Here’s a practical playbook you can use over the next 3–6 months, regardless of what happens to the US–UK deal.

Step 1: Map 5 high‑impact workflows

List five recurring activities where AI could measurably improve productivity, for example:

  • Weekly reporting and analytics
  • Customer email responses
  • Internal documentation and SOPs
  • Sales research and outreach
  • Code review and bug triage

For each one, define a single metric you care about (time saved, quality score, response rate, error rate).

Step 2: Choose tools that don’t trap you

Pick AI tools with:

  • exportable data,
  • clear pricing,
  • and flexible deployment options (cloud, on‑prem, or private instances).

This keeps you agile if regulations or vendor strategies shift.

Step 3: Train the team, not just the model

Run short, focused sessions:

  • 30 minutes on prompt patterns for your domain
  • 30 minutes on what not to put into public models
  • 30 minutes on reviewing AI outputs critically

The bottleneck in most organisations isn’t the technology – it’s people not knowing how to use it confidently.
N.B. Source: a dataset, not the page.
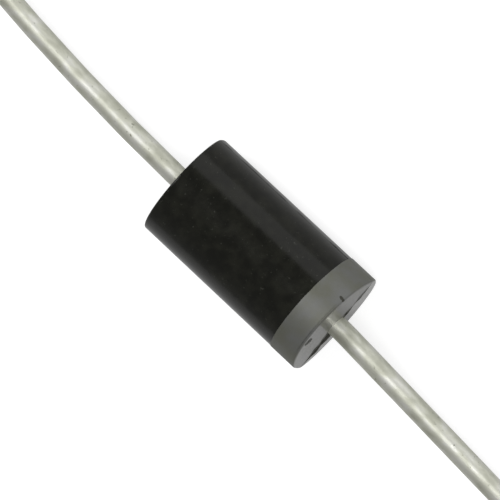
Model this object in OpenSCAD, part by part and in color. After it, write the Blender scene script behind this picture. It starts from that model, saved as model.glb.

Step 4: Review quarterly like a product, not a project

Every quarter, ask:

  • Which workflows saw the biggest productivity boost from AI?
  • Which tools created friction or risk?
  • What changed in the regulatory or vendor landscape that we should adapt to?

This rhythm keeps you in control even when the big picture shifts.


Where This Leaves Us

A frozen £31 billion AI and technology deal makes a great headline. But your competitive edge won’t come from what’s signed in Washington or London; it’ll come from how effectively you bring AI into the way you work this quarter.

The smarter strategy is to treat trade deals, subsidies, and national AI strategies as helpful accelerants – not as prerequisites. Your real moat is a team that knows how to use AI tools well, a tech stack that can adapt, and workflows tuned for consistent, compounding productivity gains.

The geopolitical climate will keep shifting. The question for leaders is: Are you waiting for the “perfect” environment, or are you building an AI‑powered way of working that’s resilient enough to thrive in an imperfect one?